With the stock market heading straight downhill, a major war in Europe & the SEC throwing a regulatory monkey wrench into SPAC offerings, it’s no surprise that the IPO market’s been in a bit of a funk lately. But the Jim Hamilton Blog reports that things reached a new low last week:
As the air continues to come out of the IPO market, it reached a level last week that has not been seen in more than two years—no completed offerings. April 2020 was the last time that a week passed without at least one company making its public market debut. The holiday may have played a role in the standstill, but with only one IPO in the prior week the market was already growing quieter as May progressed. The 14 new issues in May represented the lowest single-month IPO total since ten were completed in April 2020.
The calendar for next week looks pretty empty too, so don’t be surprised if you see a larger than usual number of investment bankers at your favorite beach this summer.
Heidrick & Struggles recently issued its report on 2021 board composition trends among Fortune 500 companies. The report says that boards have continued a trend that began in the second half of 2020 of reaching out to groups of people from increasingly more diverse backgrounds. It concludes that 2021 changes in board composition were mostly incremental but generally positive. Here are some of the highlights:
– A record share of seats (43%) was filled by first-time public company directors. On the whole, these directors bring more diversity of experience and background, and there was an increase in the share of seats that went to directors with sustainability and cybersecurity experience.
– A record share of seats (45%) went to women, but there was only mixed progress on racial and ethnic diversity. The share of seats filled by Black directors held relatively steady at 26%, after a sharp rise in 2020. However, both Asian or Asian American (9%) and and Hispanic or Latinx (6%) directors are still heavily underrepresented.
– There was little progress on age diversity. In 2021, as in recent years, two-thirds of seats were filled by people between ages 50 and 65. The average age of new appointees was 57.
The report provides more granular data concerning board composition and concludes with some thoughts on the actions being taken by “best in class” boards when it comes to board composition and succession. These include actively seeking new directors whose backgrounds combine a mix of traditional expertise with knowledge that is newer on boards’ skills matrix (such as sustainability or cybersecurity), bringing younger directors onto boards, staying tightly focused on racial, ethnic and gender diversity, and seeking new members who can assume a leadership role.
If you aren’t already a member with access to that guidance, sign up now and take advantage of our “100-Day Promise” – During the first 100 days as an activated member, you may cancel for any reason and receive a full refund! You can sign up online, by calling 800-737-1271, or by emailing sales@ccrcorp.com.
The SEC hasn’t acted on its recent cybersecurity rulemaking proposal, but it seems apparent that any rules the agency adopts will ratchet up the demands on companies to effectively manage cyber risks & promptly disclose material cybersecurity incidents. Since that’s the case, this Woodruff Sawyer blog offers up some suggestions on what issues boards should be thinking about now in order to position their companies to comply with these new demands.

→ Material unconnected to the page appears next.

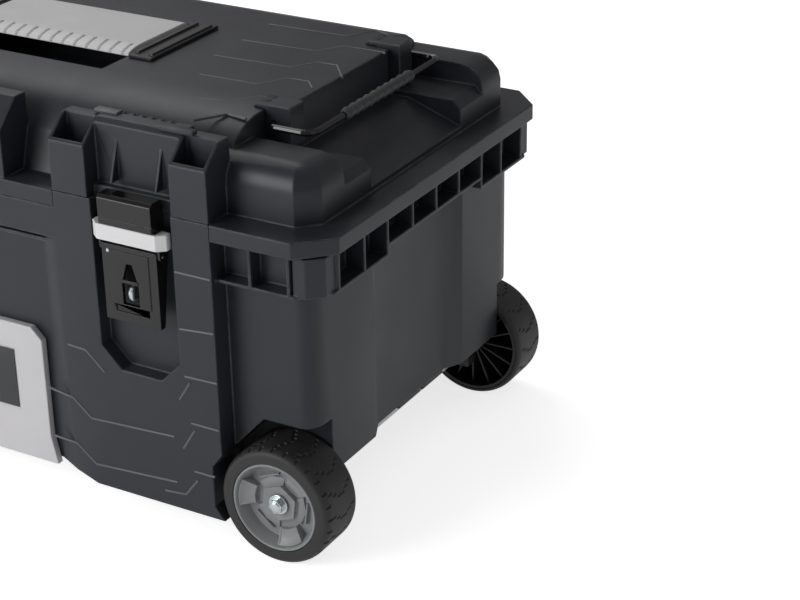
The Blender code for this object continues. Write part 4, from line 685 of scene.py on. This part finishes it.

The SEC’s proposal to require 8-K disclosure of material cybersecurity incidents within four business days “after the registrant determines that it has experienced a material cybersecurity incident” creates a couple of issues that will require board attention. This excerpt explains:
– Companies may need to bolster the efficiency of their disclosure committees. The proposed four-day rule may be unworkable; boards and management nevertheless have to make every effort to comply. Now is the time for companies to review who is on these committees, as well as what resources they have to be able to comply with the SEC’s proposed timeline for disclosure. Although the rule is four days from a materiality determination, the SEC has made it clear that it will have no patience for companies attempting to slow-walk a materiality determination.
– Companies will want to review how they think about the financial impact of a cyber breach. The four-day rule allows very little time for companies to assess the impact of a cyber incident after it has happened. As a result, the onus will be on companies to attempt to calibrate these costs ahead of time, or at least consider a methodology for doing so.

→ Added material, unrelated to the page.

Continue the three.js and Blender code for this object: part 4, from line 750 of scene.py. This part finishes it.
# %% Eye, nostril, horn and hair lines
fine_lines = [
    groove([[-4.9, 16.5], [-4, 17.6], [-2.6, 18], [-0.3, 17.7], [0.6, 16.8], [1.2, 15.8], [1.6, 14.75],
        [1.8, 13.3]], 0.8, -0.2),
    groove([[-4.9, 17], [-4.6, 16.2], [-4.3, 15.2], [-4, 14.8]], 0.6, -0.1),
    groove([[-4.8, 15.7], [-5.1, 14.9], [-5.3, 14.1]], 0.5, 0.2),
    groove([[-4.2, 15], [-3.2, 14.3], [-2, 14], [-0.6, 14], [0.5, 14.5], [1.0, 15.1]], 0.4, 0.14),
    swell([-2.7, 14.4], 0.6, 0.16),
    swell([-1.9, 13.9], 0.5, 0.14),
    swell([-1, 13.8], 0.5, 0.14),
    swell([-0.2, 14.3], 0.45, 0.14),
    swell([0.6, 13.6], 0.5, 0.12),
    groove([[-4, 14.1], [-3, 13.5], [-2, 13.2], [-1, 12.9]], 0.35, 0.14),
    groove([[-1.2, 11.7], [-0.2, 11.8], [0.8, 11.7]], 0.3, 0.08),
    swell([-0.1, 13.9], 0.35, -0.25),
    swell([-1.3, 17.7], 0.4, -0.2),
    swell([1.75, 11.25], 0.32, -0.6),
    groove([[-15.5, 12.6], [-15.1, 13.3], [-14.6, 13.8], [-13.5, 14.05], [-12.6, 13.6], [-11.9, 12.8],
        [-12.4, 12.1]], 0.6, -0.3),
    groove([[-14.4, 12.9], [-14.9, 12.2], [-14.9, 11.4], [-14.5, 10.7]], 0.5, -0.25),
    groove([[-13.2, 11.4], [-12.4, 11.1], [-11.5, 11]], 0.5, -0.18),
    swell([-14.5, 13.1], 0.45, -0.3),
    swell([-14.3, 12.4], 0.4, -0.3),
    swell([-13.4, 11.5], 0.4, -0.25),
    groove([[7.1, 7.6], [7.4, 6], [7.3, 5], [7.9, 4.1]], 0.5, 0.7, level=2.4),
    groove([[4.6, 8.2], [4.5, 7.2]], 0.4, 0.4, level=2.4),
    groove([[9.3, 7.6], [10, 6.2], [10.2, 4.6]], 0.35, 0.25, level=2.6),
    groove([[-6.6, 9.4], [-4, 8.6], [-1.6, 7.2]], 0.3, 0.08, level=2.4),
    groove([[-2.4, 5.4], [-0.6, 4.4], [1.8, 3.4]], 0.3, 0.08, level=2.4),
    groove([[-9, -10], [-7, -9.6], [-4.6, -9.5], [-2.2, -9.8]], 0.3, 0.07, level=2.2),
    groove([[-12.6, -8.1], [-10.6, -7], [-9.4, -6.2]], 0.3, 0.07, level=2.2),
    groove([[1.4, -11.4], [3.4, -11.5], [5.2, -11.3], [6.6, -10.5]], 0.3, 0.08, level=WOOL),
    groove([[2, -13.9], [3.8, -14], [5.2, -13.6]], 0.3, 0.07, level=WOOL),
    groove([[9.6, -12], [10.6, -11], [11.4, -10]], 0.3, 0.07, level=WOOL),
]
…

Other areas that the blog identifies as meriting board consideration include the advisability of adding a cybersecurity expert to the board and reassessing the limits of the company’s cyber insurance policy.
The SEC’s Office of Investor Education and Advocacy announced yesterday that it was launching a series of game show themed PSAs to help investors make informed decisions and avoid fraud. The SEC’s press release makes it crystal clear that this program is being launched with the best of intentions:
One of the goals of the Investomania campaign, which features a 30-second TV spot, 15-second informational videos on crypto assets, margin calls, and guaranteed returns, and interactive quizzes, is to reach existing, new, and future investors of all ages. The campaign encourages investors to research investments and get information from trustworthy sources to understand the risks before investing. The campaign also reminds investors to take advantage of the free financial planning tools and information on Investor.gov, the SEC’s resource for investor education.

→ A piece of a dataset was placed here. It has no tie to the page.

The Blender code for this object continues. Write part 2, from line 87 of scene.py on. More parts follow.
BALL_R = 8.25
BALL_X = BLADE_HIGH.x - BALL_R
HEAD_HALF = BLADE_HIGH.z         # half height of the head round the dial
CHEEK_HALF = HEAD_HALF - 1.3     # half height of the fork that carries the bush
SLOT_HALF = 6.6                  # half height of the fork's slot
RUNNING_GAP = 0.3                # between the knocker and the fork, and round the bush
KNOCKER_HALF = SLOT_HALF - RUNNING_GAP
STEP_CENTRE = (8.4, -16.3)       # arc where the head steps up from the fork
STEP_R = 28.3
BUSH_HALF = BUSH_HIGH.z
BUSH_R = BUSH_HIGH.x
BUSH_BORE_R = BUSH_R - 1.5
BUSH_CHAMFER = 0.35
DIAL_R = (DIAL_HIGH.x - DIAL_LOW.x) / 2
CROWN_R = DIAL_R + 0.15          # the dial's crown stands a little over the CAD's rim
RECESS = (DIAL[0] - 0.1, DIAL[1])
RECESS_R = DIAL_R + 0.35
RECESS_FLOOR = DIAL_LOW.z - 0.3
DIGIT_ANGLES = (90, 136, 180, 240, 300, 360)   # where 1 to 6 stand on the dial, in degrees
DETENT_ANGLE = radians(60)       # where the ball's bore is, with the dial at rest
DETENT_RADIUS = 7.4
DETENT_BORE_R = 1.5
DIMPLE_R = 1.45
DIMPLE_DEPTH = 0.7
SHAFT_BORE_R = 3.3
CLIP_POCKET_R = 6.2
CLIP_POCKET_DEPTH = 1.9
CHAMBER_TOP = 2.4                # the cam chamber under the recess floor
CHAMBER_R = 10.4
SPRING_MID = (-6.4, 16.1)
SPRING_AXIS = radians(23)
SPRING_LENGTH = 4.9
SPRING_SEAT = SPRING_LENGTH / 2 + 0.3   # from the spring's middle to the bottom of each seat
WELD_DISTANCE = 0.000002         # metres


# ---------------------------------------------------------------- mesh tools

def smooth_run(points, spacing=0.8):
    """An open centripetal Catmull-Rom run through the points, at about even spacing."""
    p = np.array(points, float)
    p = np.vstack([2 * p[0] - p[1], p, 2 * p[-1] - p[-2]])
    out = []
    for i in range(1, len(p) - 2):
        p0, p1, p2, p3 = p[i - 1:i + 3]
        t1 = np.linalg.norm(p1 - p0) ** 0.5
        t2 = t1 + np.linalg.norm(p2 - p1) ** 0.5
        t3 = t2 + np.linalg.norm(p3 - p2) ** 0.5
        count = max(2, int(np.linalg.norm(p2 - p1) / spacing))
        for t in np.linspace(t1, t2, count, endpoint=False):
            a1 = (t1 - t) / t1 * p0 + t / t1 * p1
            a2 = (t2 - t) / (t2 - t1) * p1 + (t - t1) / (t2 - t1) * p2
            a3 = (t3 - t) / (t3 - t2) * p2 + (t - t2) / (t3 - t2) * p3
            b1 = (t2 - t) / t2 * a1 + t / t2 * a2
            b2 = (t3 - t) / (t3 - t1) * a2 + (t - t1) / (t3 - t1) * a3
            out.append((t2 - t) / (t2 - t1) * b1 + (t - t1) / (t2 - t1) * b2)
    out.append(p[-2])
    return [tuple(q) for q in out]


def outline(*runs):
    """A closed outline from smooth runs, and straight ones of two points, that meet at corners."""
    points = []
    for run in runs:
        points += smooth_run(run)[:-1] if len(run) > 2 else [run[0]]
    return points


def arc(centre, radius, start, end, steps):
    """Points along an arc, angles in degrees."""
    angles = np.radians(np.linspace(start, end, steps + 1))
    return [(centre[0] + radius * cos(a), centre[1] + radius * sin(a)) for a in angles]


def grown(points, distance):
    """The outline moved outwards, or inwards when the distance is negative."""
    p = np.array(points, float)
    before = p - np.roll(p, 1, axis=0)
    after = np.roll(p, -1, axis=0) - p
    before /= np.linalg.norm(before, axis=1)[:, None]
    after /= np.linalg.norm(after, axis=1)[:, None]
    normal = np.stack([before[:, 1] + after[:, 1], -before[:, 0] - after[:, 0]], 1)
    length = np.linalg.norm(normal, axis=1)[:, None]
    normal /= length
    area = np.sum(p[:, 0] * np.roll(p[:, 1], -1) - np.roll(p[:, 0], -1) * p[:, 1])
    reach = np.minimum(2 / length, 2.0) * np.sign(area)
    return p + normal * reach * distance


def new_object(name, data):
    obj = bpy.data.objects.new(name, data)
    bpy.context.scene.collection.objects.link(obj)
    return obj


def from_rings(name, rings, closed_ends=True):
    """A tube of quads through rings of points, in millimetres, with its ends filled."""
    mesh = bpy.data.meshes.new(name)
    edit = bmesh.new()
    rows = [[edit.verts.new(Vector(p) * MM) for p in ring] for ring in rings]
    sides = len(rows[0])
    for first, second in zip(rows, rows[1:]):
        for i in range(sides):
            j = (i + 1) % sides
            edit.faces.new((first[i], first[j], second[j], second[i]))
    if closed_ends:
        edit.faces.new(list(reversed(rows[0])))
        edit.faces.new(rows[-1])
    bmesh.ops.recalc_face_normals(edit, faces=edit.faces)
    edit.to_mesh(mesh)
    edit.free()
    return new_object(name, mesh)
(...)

That being said, I’m not sure how these PSAs are going to play with their target audience. I’m skeptical that the SEC is “reading the room” well when it comes to the tone of the ads. After all, this campaign comes on the heels of a massive two-year surge in the number of new stock market investors, many of whom have taken a pretty big hit to their wallets over the past several months.
Since that’s the case, I think there’s a risk that a fair number of those investors are going to feel belittled by some of the content – particularly the videos lampooning meme stock & crypto investors. The early returns from social media suggest that’s exactly what’s happening.